Budget Talk
Legislative leaders, hoping to accelerate budget negotiations, prepared Thursday to remain in Raleigh while rank-and-file members returned home for the weekend. House Democrats planned to keep working with Senate counterparts later Thursday and Friday, and could remain this weekend if enough differences are narrowed, Speaker Joe Hackney said. "It's a sign that we're going to continue to urgently seek solutions to this," Hackney, D-Orange, told reporters. While lawmakers have been making competing offers for taxes and spending this week, they're still enough apart that they probably won't reach a deal before a stopgap spending measure for state government expires the middle of next week. Sen. Linda Garrou, D-Forsyth, a chief negotiator, said she's hopeful a quick settlement still can be reached. "I'm here to work this weekend," Garrou said. "I made plans to be here and will be here as long as we need to be here and make substantial progress."

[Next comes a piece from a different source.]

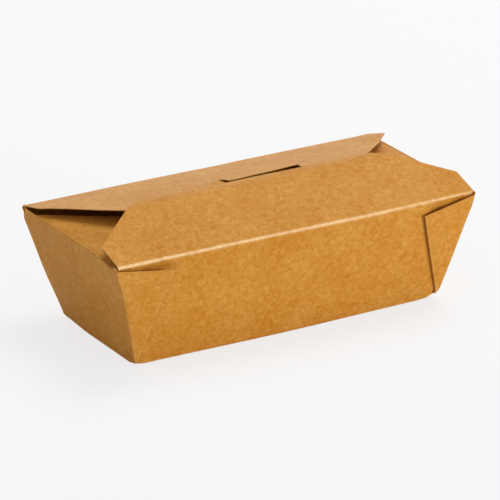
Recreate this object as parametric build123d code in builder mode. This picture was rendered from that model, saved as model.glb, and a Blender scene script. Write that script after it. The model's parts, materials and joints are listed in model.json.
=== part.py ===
from build123d import *
import os
from math import asin, atan, atan2, cos, degrees, radians, sin, sqrt, tan

# Folded kraft takeout carton, in millimetres. +X runs along its length, +Y points
# to the back and +Z up. The origin is in the middle of the base, on the table.

# Driving sizes of the tray, over its outer faces
rim_length = 220.0
rim_width = 110.0
base_length = 187.0
base_width = 81.0
tray_height = 63.0
card = 0.45

# Folds: radii over the outside of the card
base_fold_radius = 0.9
corner_fold_radius = 1.1
rim_fold_radius = 1.4
rim_fold_drop = 1.8
hinge_fold_radius = 1.2
ridge_radius = 30.0

# Lid: pitches of the two long flaps, in degrees, and what lies on what
front_pitch = 18.0
back_pitch = 12.5
lap_gap = 0.3
flap_end_inset = 1.5

# Front flap, the one that opens: plan distances from the front rim and past the ridge
front_side_reach = 18.0
front_shoulder_pass = 4.0
front_shoulder_inset = 37.5
hinge_gap = 0.3
hinge_curl = 150.0

# Back flap: plan distances from the back rim and from the ridge to its nose
back_side_reach = 19.0
back_nose_run = 9.0
back_nose_inset = 44.0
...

Gov. Beverly Perdue, also a Democrat, has been trying to get the negotiations moving, contending that the state loses $5 million in new revenues and cost savings with each passing day after the new fiscal year began July 1 without a permanent two-year spending plan in place. She laid out this week a $1.6 billion menu of tax options she'd be willing to accept for the coming year, including a temporary one-cent sales tax increase for about a year and a two-year surcharge on individual income taxpayers making at least $500,000. Senate and House Democrats say they're still committed to raising about $1 billion this year to narrow a budget gap because they're worried they don't have the votes to generate more. Hackney said House Democrats would be interested in reaching an agreement using temporary taxes: "I think we've pretty much always been open to that sort of solution." If lawmakers can't reach a deal by next week, they'll have to extend the current so-called "continuing resolution" that directs Perdue and state agencies how to spend while the final budget is delayed.
(Gary D. Robertson, THE ASSOCIATED PRESS, 7/09/09).